Most of this nostalgia also rests, by and large, on a wilful misreading of the past. Theresa May's desire to resurrect grammar schools summon a golden age of social mobility which is illusory (or at least illusory in the way proponents of grammar schools claim); Brexit and the rise of Donald Trump are about making their respective countries 'great' again (again being the operative word); and the popularity of Jeremy Corbyn is bound up with all the worm-eaten and musty nostalgia floating around on the left: nationalisation, the red flag and an 'If I were King' mentality which believes that everything can be fixed in one broad sweep by government fiat.

The sort of populism captivating large swathes of western electorates is an attempt to dig up the past, dust it off and impose it on the present in the manner of a square object driven into a round hole.

Of course, describing something as the politics of nostalgia isn't necessarily to impugn the seriousness of the challenges Britain and other countries face in the present. Well, not entirely, anyway.

I was in Blackpool recently, a dilapidated and deprived town which nowadays just about manages to keep its head above water by repackaging its own past glories. Walking along the famous promenade with its smell of vinegar and chip fat, you are immediately struck by the entertainment promising to 'Take you back to the good times'. It taps into something which is felt by local residents and the residents of hundreds of other British, American and European towns alike: things today feel like they're getting worse.

In June, Blackpool voted 67.5 per cent in favour of Brexit.
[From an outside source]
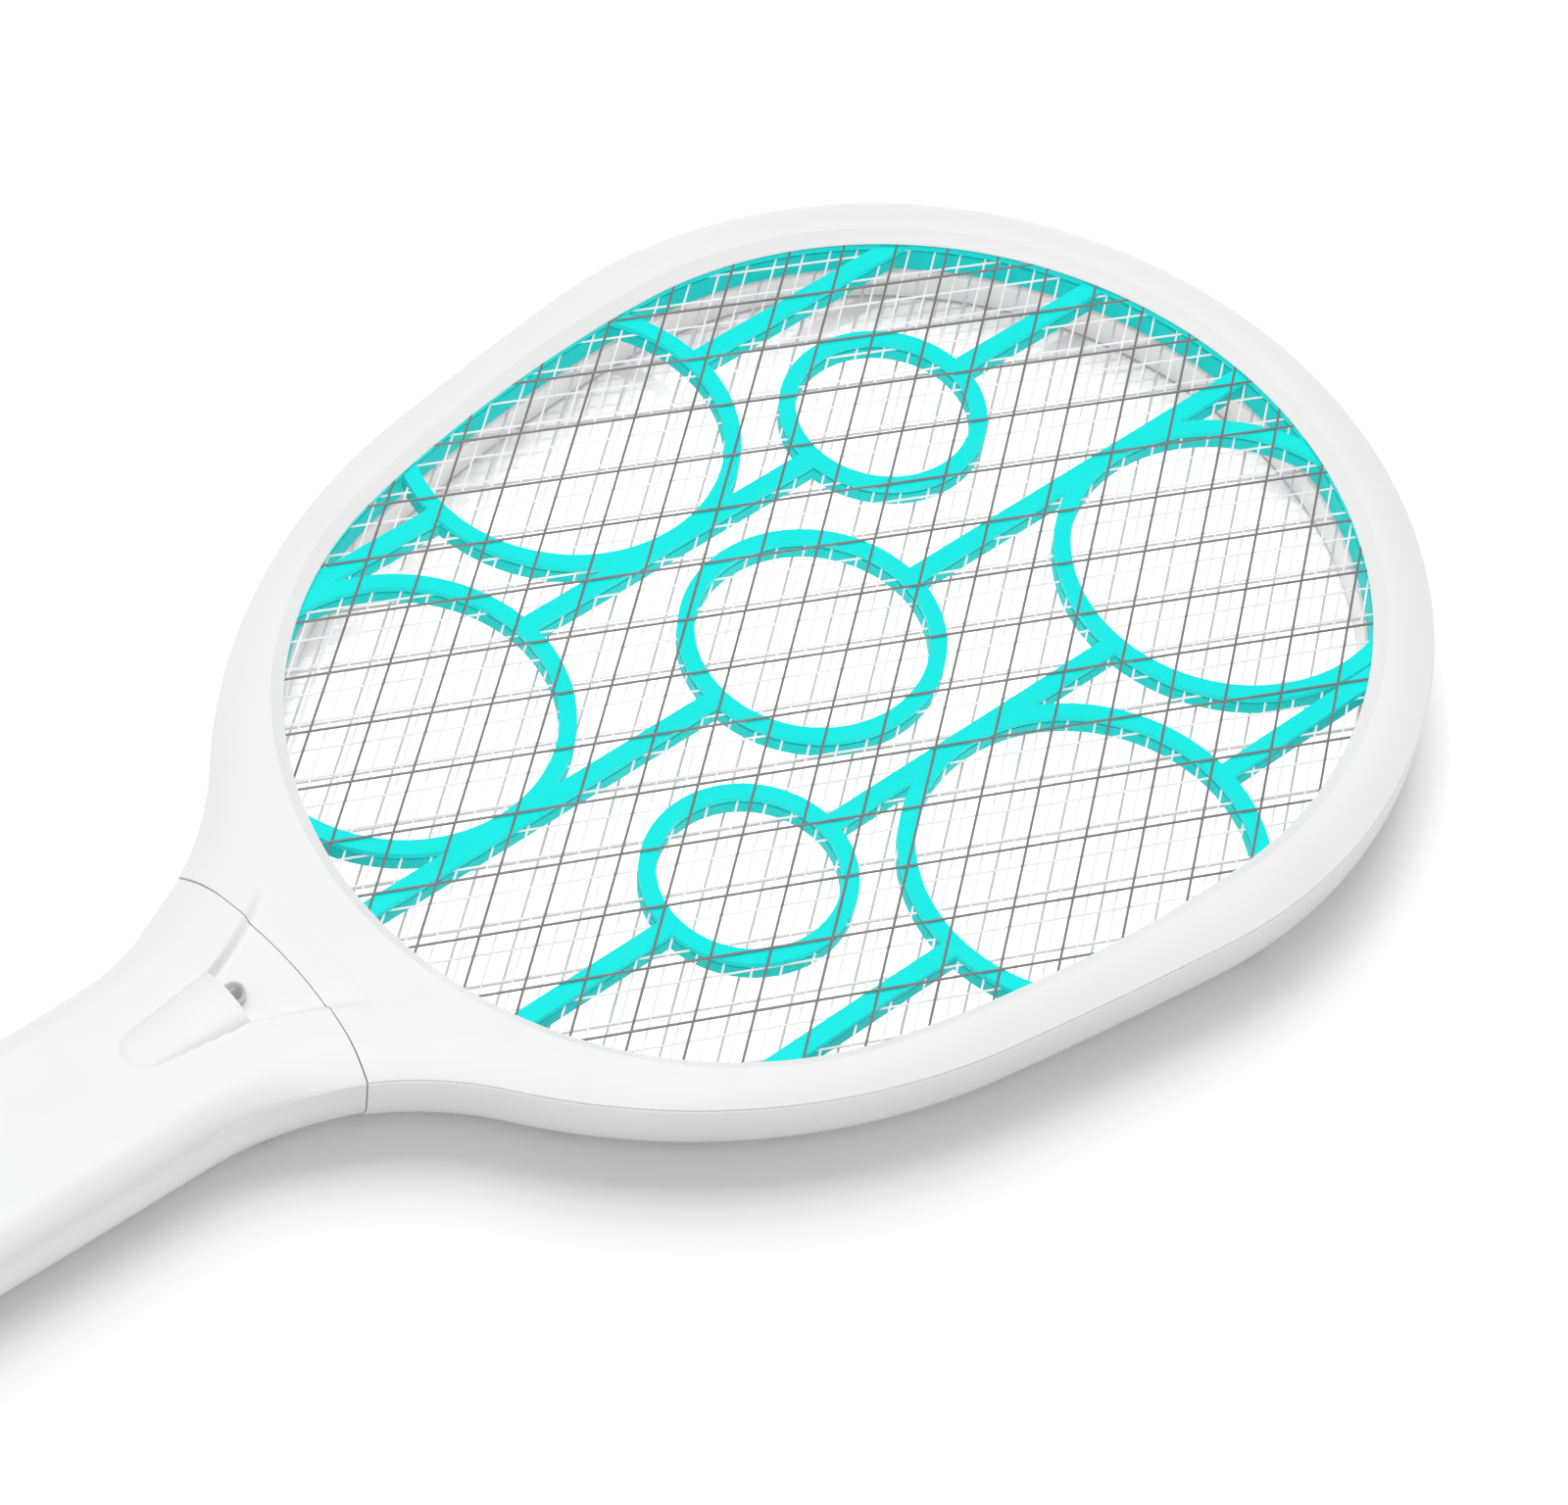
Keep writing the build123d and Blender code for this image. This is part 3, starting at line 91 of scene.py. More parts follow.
SEE_THROUGH = ("front_wires", "live_wires", "rear_wires", "front_grille", "rear_grille",
               "front_mesh", "middle_mesh", "rear_mesh")

# ---------------------------------------------------------------- shape of the object, in mm
CROWN_Y, HEAD_RADIUS, NET_RADIUS = 137.0, 103.0, 90.3
NET_Y = CROWN_Y - 29.0
CROWN_EXTRA = 7.3
FLANK_RADIUS, FLANK_TURN = 1090.0, 2.6
SHOULDER_RADIUS, SHOULDER_TURN = 133.0, 42.0
NECK_RADIUS = 64.0
NET_SIDE_RADIUS, NET_SIDE_TURN = 308.0, 14.6
NECK_POINTS = 120
SEAT_Z, MIDDLE_MESH_Z, FRONT_MESH_Z = 7.6, 13.6, 15.5
TOP_Z, BACK_ROUND, FACE_WIDTH = 18.6, 8.0, 9.5
REAR_TOP_Z, FRONT_FOOT_Z, FACE_EDGE_Z = 15.45, 15.55, 15.7
LIP_WIDTH, LIP_SLOPE = 2.5, [(2.38, 18.48), (0.3, 16.8), (0.08, 16.65), (0.0, 16.5)]    # outward, height
LIP_FOOT_Z, SEAT_WIDTH = 16.3, 4.2
WIRE_HOLD = 3.4                                          # how far each wire runs on under the lip
SEAM_Y, SEAM_RADIUS, SEAM_GAP = -22.3, 102.0, 0.19
CAP_Y = -224.0
GRIP = [(-85.0, 20.9, 18.6), (-122.0, 20.2, 18.6), (-150.0, 19.3, 21.4), (-182.0, 18.8, 23.6),
        (-210.0, 19.4, 22.6), (CAP_Y, 19.6, 21.8)]
GRIP_ROUND, GRIP_FACE, GRIP_EDGE_DROP, GRIP_LEAN_LOW, GRIP_LEAN_HIGH = 6.0, 6.4, 5.6, 1.2, 1.7
NECK_EDGE_Z, CREASE_IN, CREASE_DROP = 15.6, 0.3, 0.35
WALL_INSET_X, WALL_INSET_Z = 0.90, 0.80                  # inside of the handle's shells, as a share
HOOD_Y, HOOD_TIP_Y, HOOD_HALF, HOOD_HEIGHT = -36.6, -60.0, 6.9, 2.4
HOOD_TIP_ROUND, HOOD_TIP_HALF, HOOD_TIP_HEIGHT = 4.0, 3.9, 0.55
RECESS_DEPTH, RECESS_END_Y = 2.4, -15.0
RECESS_HALF, RECESS_FLARE, RECESS_CURL = 6.8, 0.36, 0.009
RECESS_WALL, RECESS_WALL_GROWTH = 1.1, 0.07              # width of its sloping sides
LED_CENTRE, LED_RADIUS, LED_BACK_Y = (-0.3, -35.0, 18.1), 2.3, -42.5
BUTTON_Y, SLIDER_Y, INDICATOR_Y, PLUG_SLOT_Y = -105.0, -136.0, -123.5, -225.3
BUTTON_HOLE, INDICATOR_HOLE, HANDLE_SCREW_HOLE, HEAD_SCREW_HOLE = 14.4, 1.6, 2.7, 1.9       # radii
SLIDER_HOLE, PLUG_TRACK, PLUG_SLOT = (7.6, 15.6), (9.0, 26.0), (4.8, 21.8)      # across, along
HANDLE_SCREWS = [(side * x, y) for x, y in ((17.0, -42.0), (12.0, -145.8), (12.0, -208.0))
                 for side in (-1, 1)]
COARSE_WIRES = [(37.9, 10.72, 4.95), (-25.4, 13.3, 10.7)]
REAR_WIRES = [(37.9, 10.72, 9.9), (-25.4, 13.3, 4.7)]
FINE_WIRES = [(37.9, 5.36, 2.2), (-25.4, 6.65, 1.1)]


# ---------------------------------------------------------------- materials
def material(name, colour, roughness, metallic=0.0, coat=0.0, transmission=0.0, specular=0.5):
    """A Principled material, for the caller to add detail to."""
    mat = bpy.data.materials.new(name)
    mat.use_nodes = True
    shader = mat.node_tree.nodes["Principled BSDF"]
    shader.inputs["Base Color"].default_value = (*colour, 1)
    shader.inputs["Roughness"].default_value = roughness
    shader.inputs["Metallic"].default_value = metallic
    shader.inputs["Specular IOR Level"].default_value = specular
    shader.inputs["Coat Weight"].default_value = coat
    shader.inputs["Coat Roughness"].default_value = 0.08
    shader.inputs["Transmission Weight"].default_value = transmission
    return mat


def noise(mat, scale, detail=2.0):
    """3-D noise on object coordinates; returns its factor socket."""
    nodes, links = mat.node_tree.nodes, mat.node_tree.links
    coords = nodes.new("ShaderNodeTexCoord")
    tex = nodes.new("ShaderNodeTexNoise")
    tex.inputs["Scale"].default_value = scale
    tex.inputs["Detail"].default_value = detail
    links.new(coords.outputs["Object"], tex.inputs["Vector"])
    return tex.outputs["Fac"]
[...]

As local barber Alan Wade put it to me when I asked him what he thought of Jeremy Corbyn: "These people that have got power now, the bosses, the corporations, pound shops, places like that, there's no unions to protect the workers. As soon as you mention a union, you're out the door; there's no job for you; you're out. They're just doing what they want; they'll frighten you to death. I know not a lot of people like Corbyn, I'm not a lover of him, but I know what he's after, he's after going back to the way it was in the seventies when the bosses couldn't dictate to you what they wanted."

When the present is so unremittingly grim for so many, it's hardly a surprise that people want to ensconce themselves in the warm penumbra of the past.

However, as was pointed out by the American journalist Matthew Yglesias over the weekend, the central role of retired people in the populist backlash indicates that this is more than just another argument over the increasing precarity of work. Under-24s voted by 75% to remain in the EU, compared with just 39% of over-65s. For all the talk about Jeremy Corbyn enthusing young voters, the average age of a Labour member and supporter who joined after May 2015 is 51.

Meanwhile, just 2% of Donald Trump supporters are under 30, while about 50% are between the ages of 45 and 64. This is a rebellion against both faces of globalisation – economic and cultural – but not in the traditional conservative sense of 'standing athwart history yelling "Stop"'. This, moreover, is the politics of rewinding the film, putting it back in the canister and pulling out the black and white version.

From Trump to Brexit to grammar schools to Jeremy Corbyn, a sizeable chunk of the electorate is desperately reaching for the metaphorical Horlicks. Yet nostalgia politics summons a halcyon past that only ever existed in the imaginations of its true believers. Mass nationalisations are not going to save the British economy. And nor is building a vast wall on the Mexican border going to paint America white again.

As George Bowling went on to find out in Orwell's novel, romanticising the past can be comforting, but ultimately it represents a dead end. "We say that a man's dead when his heart stops and not before," Bowling reflects plaintively. "Perhaps a man really dies when his brain stops, when he loses the power to take in a new idea."

Perhaps that's how societies go to the dogs, too.